Günümüzde internet, bir bilgi ve iletişim kaynağı olmanın ötesinde, bazı kişiler için “bağımlılığa” dönüşmüş durumdadır. Birçok kişi, gerçek dünyada karşılığını bulamadığı tutkuları ve tutsaklığı sanal dünyada yaşamaktadır.

İnternet Bağımlılığının Belirtileri

 

  • Online (internete bağlı) değilken, internette yapılan aktivitelerin hayalinin kurulması
  • İnternet kullanımının artan oranlarda devam etmesi
  • İnternette planlanandan daha fazla zaman geçirilmesi
  • İşteki ya da okuldaki başarıda düşme görülmesi
  • Sosyal ilişkilerde kopma yaşanması
  • İnternet kullanımı hakkında aile ya da arkadaşlara yalan söylenmesi
  • İnternetin günlük hayattaki problemlerden kaçmak için bir araç olarak kullanılması

Aileler kendilerine şu soruları sormalılardır;

 

  • Çocuğumuzun hangi dizileri sevdiğini biliyor muyuz?
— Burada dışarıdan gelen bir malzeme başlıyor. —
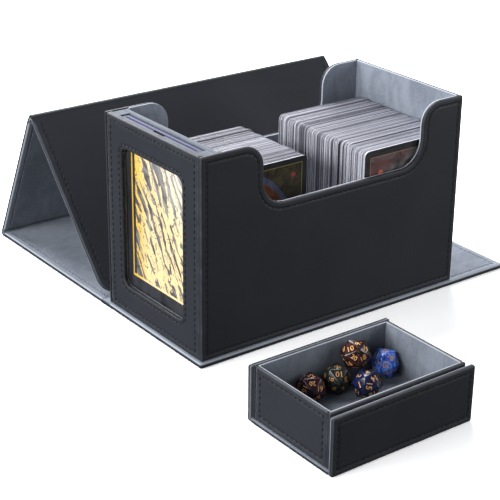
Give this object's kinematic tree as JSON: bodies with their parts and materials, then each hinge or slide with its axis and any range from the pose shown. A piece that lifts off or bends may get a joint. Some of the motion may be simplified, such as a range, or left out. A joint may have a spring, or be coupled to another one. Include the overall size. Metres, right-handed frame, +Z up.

Ve biz o dizileri tanıyor muyuz?
  • Televizyondaki reklâmlar ve pazarlama politikalarına karşı tutumumuz nedir?
  • Sakıncalı programları fark edebiliyor muyuz? Fark ediyorsak ne gibi önlemler alıyoruz?
  • Medya çocuklarımızın günlük yaşamının önemli bir parçası mı? Öyleyse günlük yaşamının küçük bir parçası durumuna nasıl getirebiliriz? Ve onlara başka hangi alternatifler sunabiliriz?
  • Çocukların uzun süreli ve bilinçsiz medya araçları kullanmalarına karşı neler yapılabilir?

 Ailelere Öneriler

 

  • Anne babalar zaman zaman televizyonu ve bilgisayarı kapatabilmelidir.
  • TV programları seçilerek izlenmelidir.
  • Anne babalar, çocuklardaki saldırganlık tepkilerini harekete geçiren ya da onları aşırı uyaran ve toplumsal değer yargılarını değiştirmeye sebep olan dizileri izlemelerine engel olunmalıdır. Bunu yapamazlarsa programı çocukla beraber izlemeleri ve daha sonra program hakkında kısa bir söyleşi yaparak iyi ve kötü yanları dile getirilmeleri desteklenmelidir.